#### [JOB]
Copy every line in which the string "from" occurs.

#### [INFORMATION SUPPLIED]
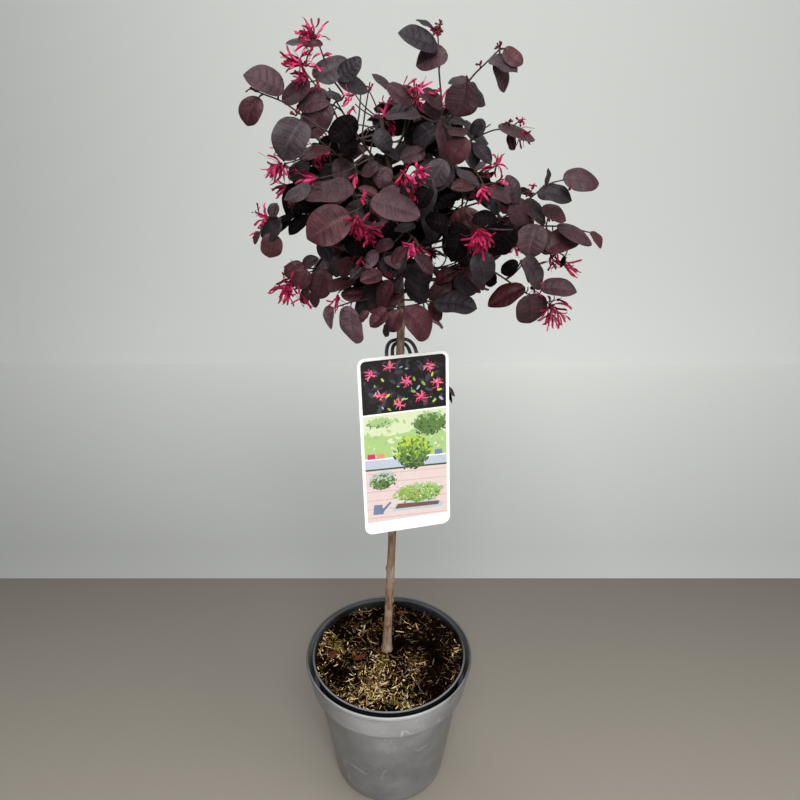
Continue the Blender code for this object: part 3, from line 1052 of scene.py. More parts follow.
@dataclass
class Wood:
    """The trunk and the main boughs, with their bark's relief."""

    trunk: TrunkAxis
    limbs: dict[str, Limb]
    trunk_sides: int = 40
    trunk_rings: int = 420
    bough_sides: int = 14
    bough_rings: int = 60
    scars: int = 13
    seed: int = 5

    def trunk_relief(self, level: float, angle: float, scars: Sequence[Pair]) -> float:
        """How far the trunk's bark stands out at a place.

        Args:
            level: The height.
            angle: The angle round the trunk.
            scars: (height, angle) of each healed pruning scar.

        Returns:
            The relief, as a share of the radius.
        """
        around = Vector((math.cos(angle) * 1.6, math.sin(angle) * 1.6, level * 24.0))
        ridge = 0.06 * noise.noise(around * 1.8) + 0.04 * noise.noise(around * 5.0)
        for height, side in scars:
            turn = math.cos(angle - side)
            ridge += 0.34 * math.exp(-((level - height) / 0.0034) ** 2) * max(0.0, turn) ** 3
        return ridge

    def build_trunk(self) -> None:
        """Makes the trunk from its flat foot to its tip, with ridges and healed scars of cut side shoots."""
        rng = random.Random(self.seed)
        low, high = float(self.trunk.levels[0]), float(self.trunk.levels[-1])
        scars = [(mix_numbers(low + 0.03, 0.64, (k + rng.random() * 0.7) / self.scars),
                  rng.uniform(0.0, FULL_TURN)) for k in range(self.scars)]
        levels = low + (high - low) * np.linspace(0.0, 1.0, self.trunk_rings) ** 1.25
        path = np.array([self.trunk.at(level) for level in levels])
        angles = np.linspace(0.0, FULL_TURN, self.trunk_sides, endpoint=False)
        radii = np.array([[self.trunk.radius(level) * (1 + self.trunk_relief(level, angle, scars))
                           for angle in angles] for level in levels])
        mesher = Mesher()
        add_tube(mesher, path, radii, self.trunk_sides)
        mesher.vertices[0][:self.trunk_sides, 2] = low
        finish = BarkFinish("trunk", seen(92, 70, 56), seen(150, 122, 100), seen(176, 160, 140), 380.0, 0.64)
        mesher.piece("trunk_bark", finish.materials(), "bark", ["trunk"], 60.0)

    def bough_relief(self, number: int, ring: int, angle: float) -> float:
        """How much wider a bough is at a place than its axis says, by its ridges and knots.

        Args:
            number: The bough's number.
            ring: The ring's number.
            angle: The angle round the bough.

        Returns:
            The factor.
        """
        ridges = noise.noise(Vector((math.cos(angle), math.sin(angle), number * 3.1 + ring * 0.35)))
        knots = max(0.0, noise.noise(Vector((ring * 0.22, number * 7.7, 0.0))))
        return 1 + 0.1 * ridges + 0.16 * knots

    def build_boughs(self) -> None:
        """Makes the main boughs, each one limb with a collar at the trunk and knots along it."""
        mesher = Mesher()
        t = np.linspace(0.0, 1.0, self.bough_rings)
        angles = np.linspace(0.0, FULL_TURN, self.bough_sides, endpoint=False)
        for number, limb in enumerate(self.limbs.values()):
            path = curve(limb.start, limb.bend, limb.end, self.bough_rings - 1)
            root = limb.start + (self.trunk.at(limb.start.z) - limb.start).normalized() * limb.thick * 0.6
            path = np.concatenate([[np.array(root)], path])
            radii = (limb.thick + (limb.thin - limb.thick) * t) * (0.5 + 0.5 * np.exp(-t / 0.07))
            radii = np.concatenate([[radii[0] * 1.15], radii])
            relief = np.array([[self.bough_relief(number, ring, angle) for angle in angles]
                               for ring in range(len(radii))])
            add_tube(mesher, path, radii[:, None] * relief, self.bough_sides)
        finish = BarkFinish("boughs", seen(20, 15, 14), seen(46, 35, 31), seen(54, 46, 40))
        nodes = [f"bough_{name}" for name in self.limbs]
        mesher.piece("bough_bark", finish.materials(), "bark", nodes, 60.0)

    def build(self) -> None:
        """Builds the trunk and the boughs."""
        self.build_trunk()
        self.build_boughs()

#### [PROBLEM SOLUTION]
Continue the Blender code for this object: part 3, from line 1052 of scene.py. More parts follow.
        """Makes the trunk from its flat foot to its tip, with ridges and healed scars of cut side shoots."""